I have been trying to think of a name for that vision. The best I’ve come up with so far is the Evergreen City, encompassing the whole region (and borrowing the Evergreen Line’s name, now that it’s about to be branded Millennium instead.) But it’s not a name that matters, it’s the image it arouses: seeing it ourselves and sharing it with others.

Comments

  1. Thank you for the post! I have been reading for many years (close to a decade?), but have seldom commented. I have one other thought.

    This is to be a mail-in ballot. I believe I read a a claim somewhere that a past mail-in vote had a response rate of 10%. When voter turnout is low, getting out the vote is of paramount importance: it is more important to energize Yes voters than it is to convert No voters. This only reinforces the importance of a positive vision. We need to make people care. (If we were really organized, we would follow up with them to make sure they vote. Is there a political party that might be willing to use its lists? Greens perhaps?)

    1. Surely Vision should donate their lists to this cause? They campaigned on the Broadway line being one of their top priorities.

      I’ll go out and knock on doors if someone gave me a list of doors to knock on…

  2. I agree Gordon. We need a captivating vision and the feel of a vibrant neighbourhood that will come from supporting the transit referendum. The economic stakes- the bounty of rewards like the Sony Electronic Arts locating in the old Sears bldg downtown because Vancouver is so livable- needs to be quantified and turned into sound bites.

    These knowledge economy workers/creative class can relocate anywhere in the world. Let’s make it the Metro Vancouver region where they move to.

    The down side of not supporting the transit referendum is that exponential congestion will permanently displace jobs at the ports when Northern BC goods leave Seattle instead of Vancouver. That needs to be quantified and turned into sound bites. The fact that the .05% sales tax will cost an average family “39 cents” a week (that was one estimate) needs to be turned into a sound bite with beautiful graphics and a local construction worker happy to work on the new transit projects.

    The Transit tax just keeps us in the economic game, our heads above water. We’ll sort out governance later but in the meantime, audits to keep Translink focused.

    Where are the savvy, creative communication consultants for the Mayors’ Council?

    1. Maybe the mayors will push this hard, maybe they won’t. I think it is a mistake to rely only on our leaders. That is not a comment on them, but on what the demands of citizenship: I believe democracy is not something we have, it is something we do. I helped organize the Vancouver fight against the copyright bill from 2008 to 2010. A few ordinary folks can make a big difference. It can take a lot of time and work that many of us don’t have (myself included), but if we won’t do it, we can’t expect anyone else to.

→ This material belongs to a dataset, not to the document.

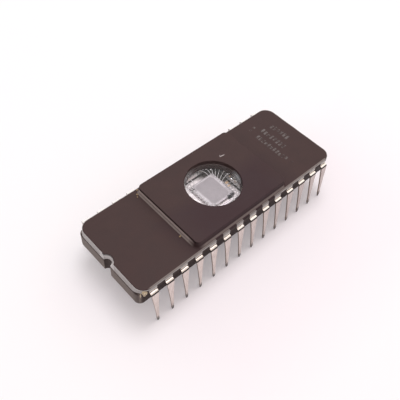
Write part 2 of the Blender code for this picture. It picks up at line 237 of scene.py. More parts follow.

      I disagree with you about the cost (the number I saw is 35 cents a day). I think it is a terrible mistake to tell people the plan only costs them this much or that much. There is research showing that people’s values fluctuate. When you ask them to think about self interest they de-emphasize community, and vice-versa. This plays in perfectly to Bateman’s campaign. The message he’s selling is “not a penny more” – whether it’s 35 cents a day or 35 cents a month makes no difference. I would especially not say “only” – people know what their money is worth. We need solidarity, not self-interest. Nor does saying “you only have to give up this much” energize Yes voters. It makes them think narrowly about the cost to them rather than their vision for the city.

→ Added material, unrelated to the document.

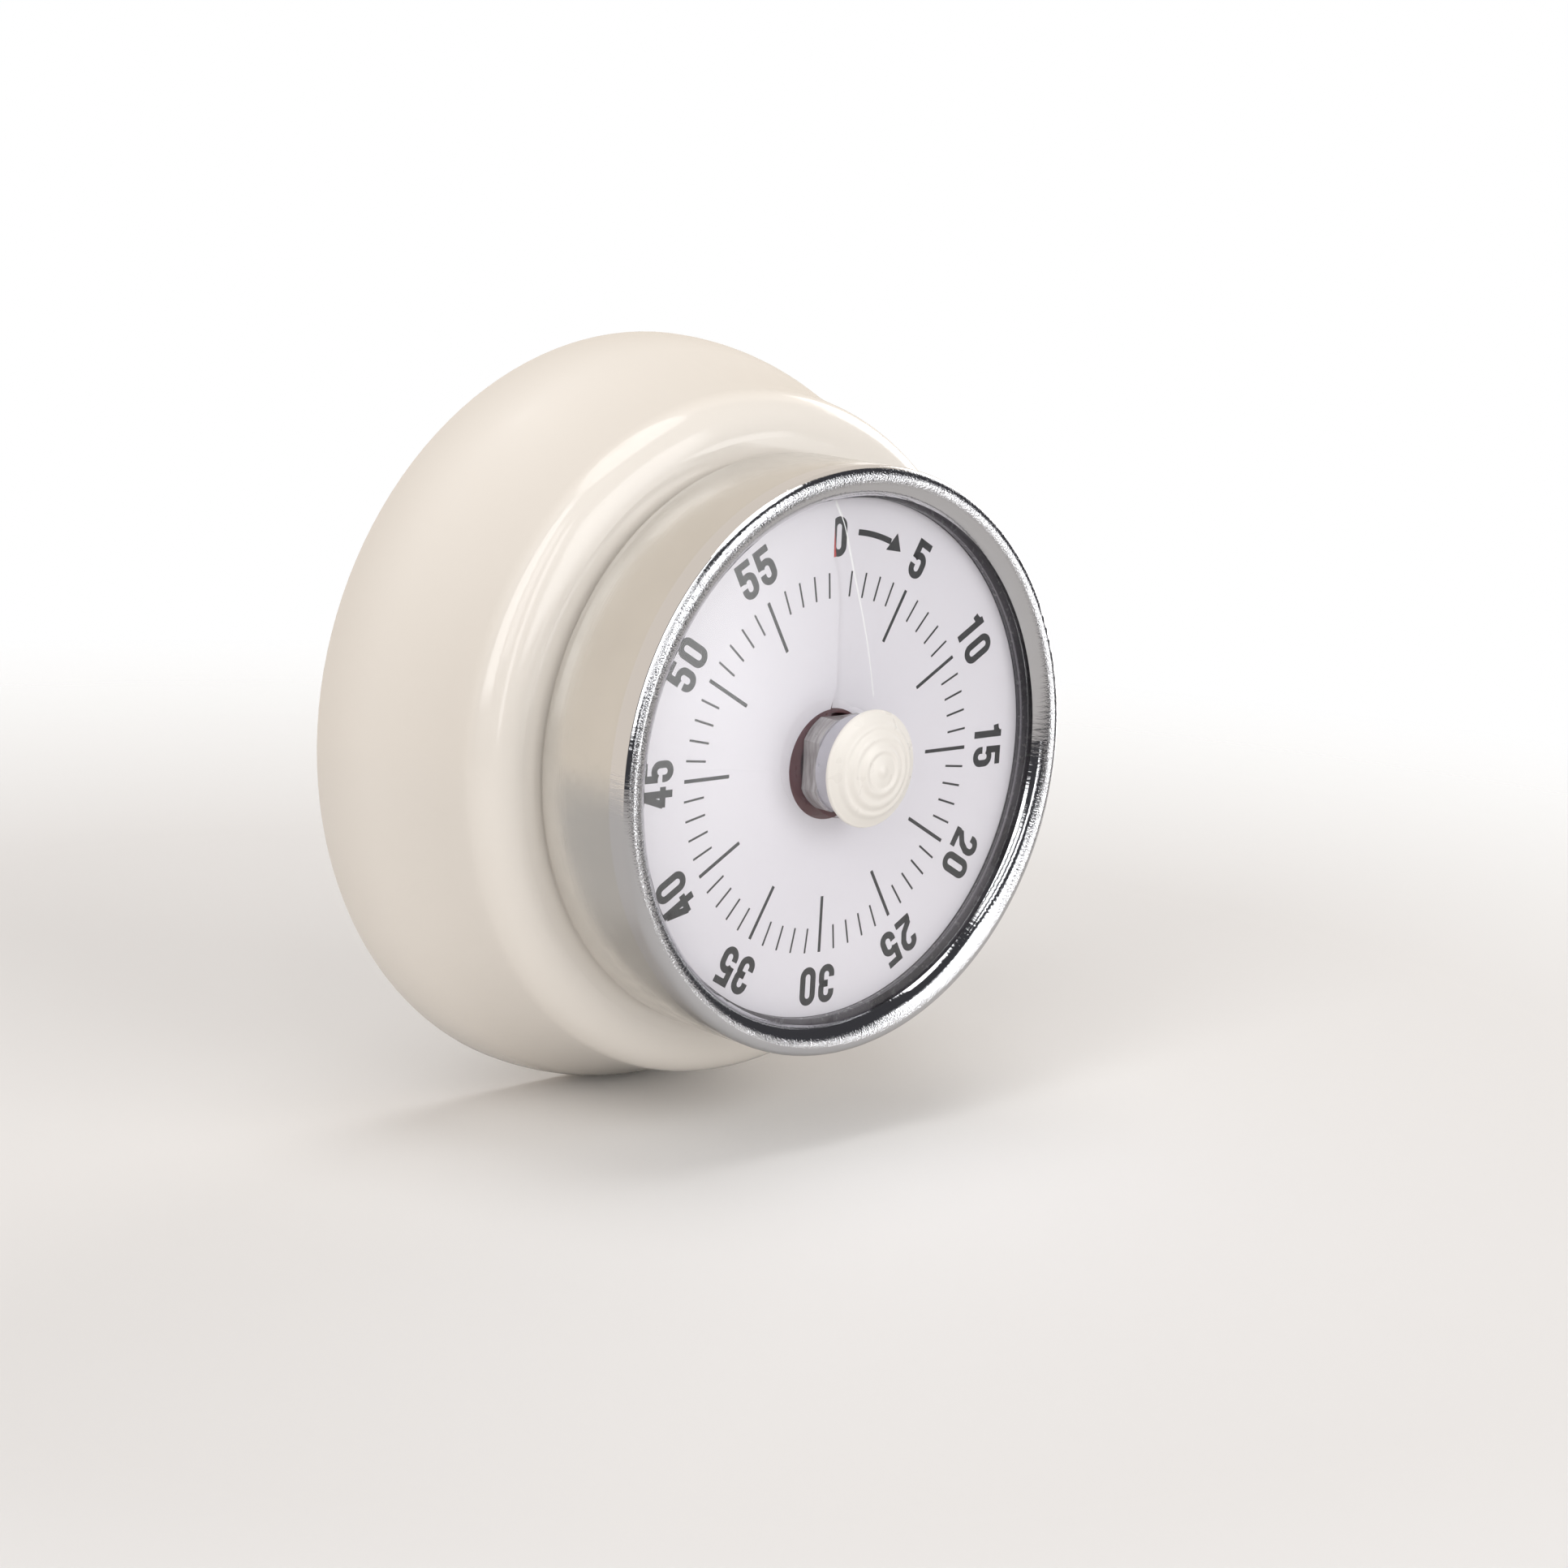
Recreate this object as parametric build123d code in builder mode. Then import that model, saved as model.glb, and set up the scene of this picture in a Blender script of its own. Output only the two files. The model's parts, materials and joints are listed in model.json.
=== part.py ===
from build123d import *

import os
from math import acos, asin, atan2, cos, degrees, hypot, pi, radians, sin, tan

# Wall timer: a cream pressed dome carries a round steel drum with a dial, a clear lens and a
# turn knob. Behind the dial sits a spring driven movement with a gong.
#
# Millimetres. The dial faces -Y and +Z is up. The origin is the centre of the back, where the
# timer meets the wall, so every height below is measured from the wall towards the user.

# ---------------------------------------------------------------- driving dimensions
DOME_BASE_RADIUS = 46.9
DOME_BASE_CURVE = 22.0
DOME_BASE_TURN = 21.2
DOME_SHOULDER_RADIUS = 41.2
DOME_HEIGHT = 25.2
DOME_ROUNDING = 5.4
DOME_WALL = 0.8

DRUM_DIAMETER = 70.0
DRUM_LENGTH = 16.6
DRUM_WALL = 0.6
DRUM_BEAD = 1.2
DRUM_REAR_ROUNDING = 2.5
DRUM_FRONT = DOME_HEIGHT + DRUM_LENGTH
LIP_RADIUS = 31.4
LIP_HEIGHT = DRUM_FRONT - 1.5

DIAL_FACE = DRUM_FRONT - 3.8
DIAL_THICKNESS = 0.4
DIAL_HOLE_RADIUS = 6.6
DIAL_WINDOW_RADIUS = 31.0
DIAL_PLATE_THICKNESS = 0.5
SLIT_ANGLE = 94.8
SLIT_WIDTH = 0.2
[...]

      The angle I would take is that this money is not something we give to someone else, it’s a commitment we make to one another: something to take pride in, not something to downplay. It’s more like giving blood than paying taxes.

      Think of Douglas College’s brilliant “DO what you love. be good at it.” campaign posters. They sell an attainable dream. Imagine instead images of vibrant city life, not just in Vancouver, but in Burnaby, Surrey, Richmond, Port Coquitlam. Make them recognizable so they meet people where they live. The slogan is tough. “GO city” might run into trademark or copyright issues. Just to start thinking about it, something like:

      I’m putting in my 35¢.
      Join me.

      If you want to build a larger brand, put that in too, e.g. Evergreen City (make sure there’s something highlighted green in the image). I suppose E City is too 90s, though Portland(ia) gets away with it. (Or maybe something like “my two cents” since it’s a mail-in vote?)

    2. Going somewhat against my own advice about “only”… A picture of an interesting person (young, old, wise, energitic, laid back, etc.) in an urban location, with a stamp marked 35¢ (postmark Vancouver/Port Moody/Maple Ridge/etc.):

      Remember when it cost 35¢ to connect?
      It still does. Vote Yes with me.

  3. Likely every one of those statements was focus group tested, and found to resonate. The Yes campaign has yet to launch, can’t wait to see their creativity!

  4. CutCongestion was a bad choice of catch phrase. Not just that it frames the issues as a negative, it’s also simply not true that the mayors plan will cut congestion. And they know it too, adding public transit has been shown to have little or no effect on congestion.

    Time to ditch the phrase. Finding a better one should probably be left to native speakers, but how about

    Planning For Mobility: With 1m people moving into the region we need to act now to preserve our mobility options. Only massive increases in transit capacity can enable the mobility to keep our region functional. If all new residents were to drive at the same rate as current residents (insert some nice graph here).